Cristian Raudales

Personal information
- Full name: Cristian Raudales Martinez
- Date of birth: October 3, 1989 (age 35)
- Place of birth: Tegucigalpa, Honduras
- Height: 1.77 m (5 ft 10 in)
- Position(s): Midfielder

Team information
- Current team: FC Kendall

College career
- Years: Team / Apps / (Gls)
- 2008–2011: Florida Gulf Coast Eagles / 71 / (19)

Senior career*
- Years: Team / Apps / (Gls)
- 2012–2013: BSV Schwarz-Weiß Rehden / 19 / (1)
- 2014–2016: FC Edmonton / 46 / (1)

= Cristian Raudales =

Honduran footballer (born 1989)

Cristian Raudales Martinez (born October 3, 1989) is a Honduran footballer who currently plays for amateur team FC Kendall.

== Career ==
After four years playing college soccer at Florida Gulf Coast University from 2008 to 2011. Raudales was an All-Conference selection during his college career for the years 2009, 2010, 2011. He graduated the FGCU program as the highest leading scorer, the record holder for overall points (goals and assists combined), and helped the team reach the 1st round of the NCAA tournament during his senior year.
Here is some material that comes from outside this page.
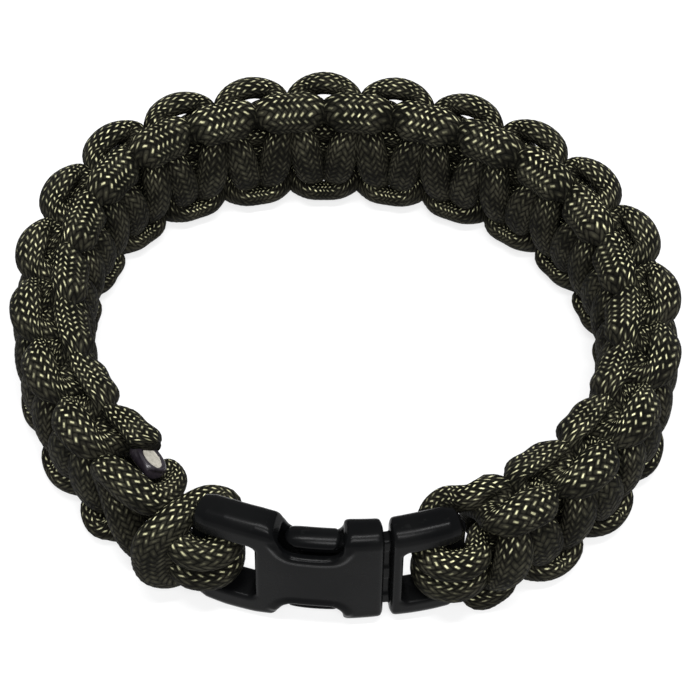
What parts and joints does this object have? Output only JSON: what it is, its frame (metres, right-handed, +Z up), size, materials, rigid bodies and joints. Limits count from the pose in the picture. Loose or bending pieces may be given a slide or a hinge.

Raudales signed with German fourth division club BSV Schwarz-Weiß Rehden. After leaving the club at the end of the 2014 season, Raudales trialled with and eventually signed for NASL club. FC Edmonton. Raudales had a very successful amateur/high school career. He is a former NSCAA Adidas High School All-American for the years 2007, 2008. Florida High School player of the year for 2007, 2008. And also NSCAA All-South Region 1st team 2005-2008.